As the league’s top free agents in Bryce Harper and Manny Machado (to say nothing of the 2nd best reliever in MLB history, Craig Kimbrel) struggle to find work, it is hard not to think back about Alex Rodriguez. He was fortunate enough to get a contract pretty close to his actual value, but the raw numbers ($252 million, much like $300 million now, just sounds like an overpay) drove him out of Texas despite his otherworldly production—all in the name of “financial flexibility.” Forget his on-the-field production.
His contract was perceived to be so large that the Yankees essentially got him for free—again, think about how lopsided this deal truly was on the field—and got Texas to cover a significant portion of the contract. He was paid to go away, and all the while he was as productive and dominant as any player in league history.
What A-Rod’s story tells us is that it’s not really about the production on the field after all. If it was, the Rangers would never have traded him, the league wouldn’t have reacted harshly to his signing and the Yankees would never have been able to acquire him. Actually spending money is far worse than having “flexibility” to do so at some undisclosed point in the future, even when a player is clearly worth the money.

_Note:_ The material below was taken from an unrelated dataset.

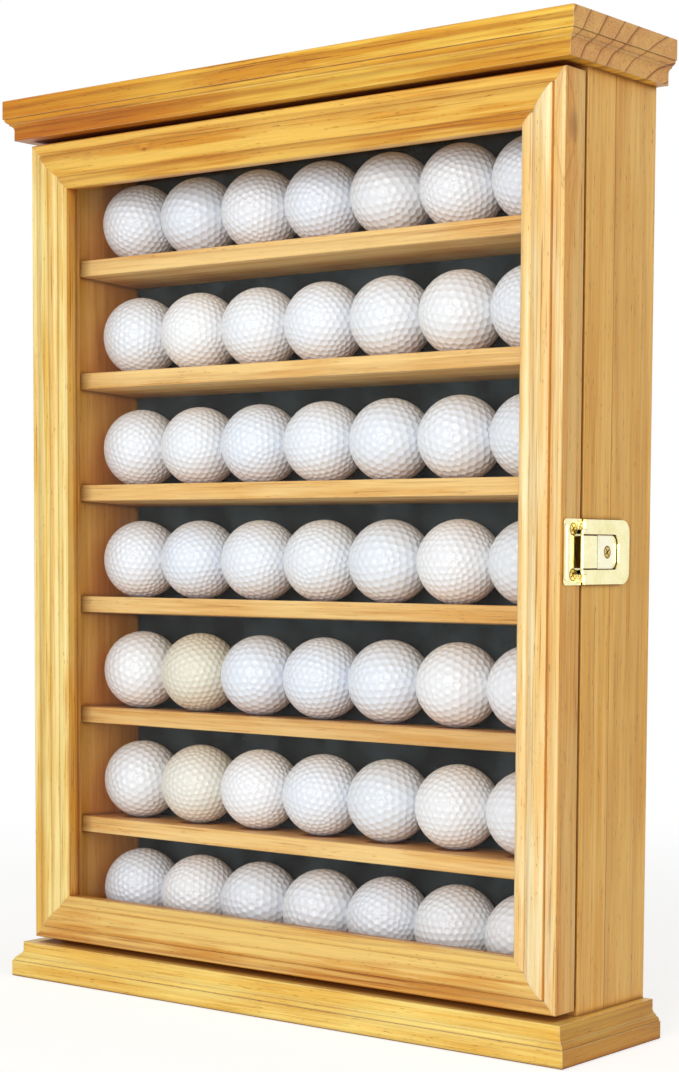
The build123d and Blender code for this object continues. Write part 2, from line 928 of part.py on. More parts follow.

The league’s frantic reaction to Rodriguez’s deal, and the media’s complicity, drove Texas to pay for him to go away, cementing a narrative that the league’s biggest stars can’t possibly be worth their (seemingly) gargantuan contracts.
The echos of this are still heard in the current labor market as it relates to top players, and, as it always was in baseball, Rodriguez is at the center.
The league will stop at nothing to maximize its own profit and reinvest as little as possible back into its players, and exceptions cause an outcry. The Rangers buckled under the weight of league scrutiny, but the Yankees were happy to be the exception that proved the rule in 2004. It would be nice to see them do so again.